▶ _WORK REQUIRED_
All of the material below is to be returned exactly.
* begin AVAILABLE DATA *
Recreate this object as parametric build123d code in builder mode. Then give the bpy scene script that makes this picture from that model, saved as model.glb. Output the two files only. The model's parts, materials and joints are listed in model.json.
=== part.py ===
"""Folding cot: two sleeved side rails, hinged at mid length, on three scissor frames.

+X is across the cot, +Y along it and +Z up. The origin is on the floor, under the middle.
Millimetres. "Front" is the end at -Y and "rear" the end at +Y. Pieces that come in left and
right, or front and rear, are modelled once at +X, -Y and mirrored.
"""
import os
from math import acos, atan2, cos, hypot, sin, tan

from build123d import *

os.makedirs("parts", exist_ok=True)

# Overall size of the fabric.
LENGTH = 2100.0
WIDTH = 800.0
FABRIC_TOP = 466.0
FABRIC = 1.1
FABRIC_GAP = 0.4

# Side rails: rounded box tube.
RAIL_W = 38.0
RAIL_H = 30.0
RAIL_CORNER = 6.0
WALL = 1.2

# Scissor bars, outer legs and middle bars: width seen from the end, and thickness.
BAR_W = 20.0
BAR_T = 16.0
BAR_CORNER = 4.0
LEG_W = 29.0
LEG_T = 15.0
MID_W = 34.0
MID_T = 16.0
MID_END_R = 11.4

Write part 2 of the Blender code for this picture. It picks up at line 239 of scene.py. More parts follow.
* end AVAILABLE DATA *
▶ _TASK RESULT_
Recreate this object as parametric build123d code in builder mode. Then give the bpy scene script that makes this picture from that model, saved as model.glb. Output the two files only. The model's parts, materials and joints are listed in model.json.
=== part.py ===
"""Folding cot: two sleeved side rails, hinged at mid length, on three scissor frames.

+X is across the cot, +Y along it and +Z up. The origin is on the floor, under the middle.
Millimetres. "Front" is the end at -Y and "rear" the end at +Y. Pieces that come in left and
right, or front and rear, are modelled once at +X, -Y and mirrored.
"""
import os
from math import acos, atan2, cos, hypot, sin, tan

from build123d import *

os.makedirs("parts", exist_ok=True)

# Overall size of the fabric.
LENGTH = 2100.0
WIDTH = 800.0
FABRIC_TOP = 466.0
FABRIC = 1.1
FABRIC_GAP = 0.4

# Side rails: rounded box tube.
RAIL_W = 38.0
RAIL_H = 30.0
RAIL_CORNER = 6.0
WALL = 1.2

# Scissor bars, outer legs and middle bars: width seen from the end, and thickness.
BAR_W = 20.0
BAR_T = 16.0
BAR_CORNER = 4.0
LEG_W = 29.0
LEG_T = 15.0
MID_W = 34.0
MID_T = 16.0
MID_END_R = 11.4

Write part 2 of the Blender code for this picture. It picks up at line 239 of scene.py. More parts follow.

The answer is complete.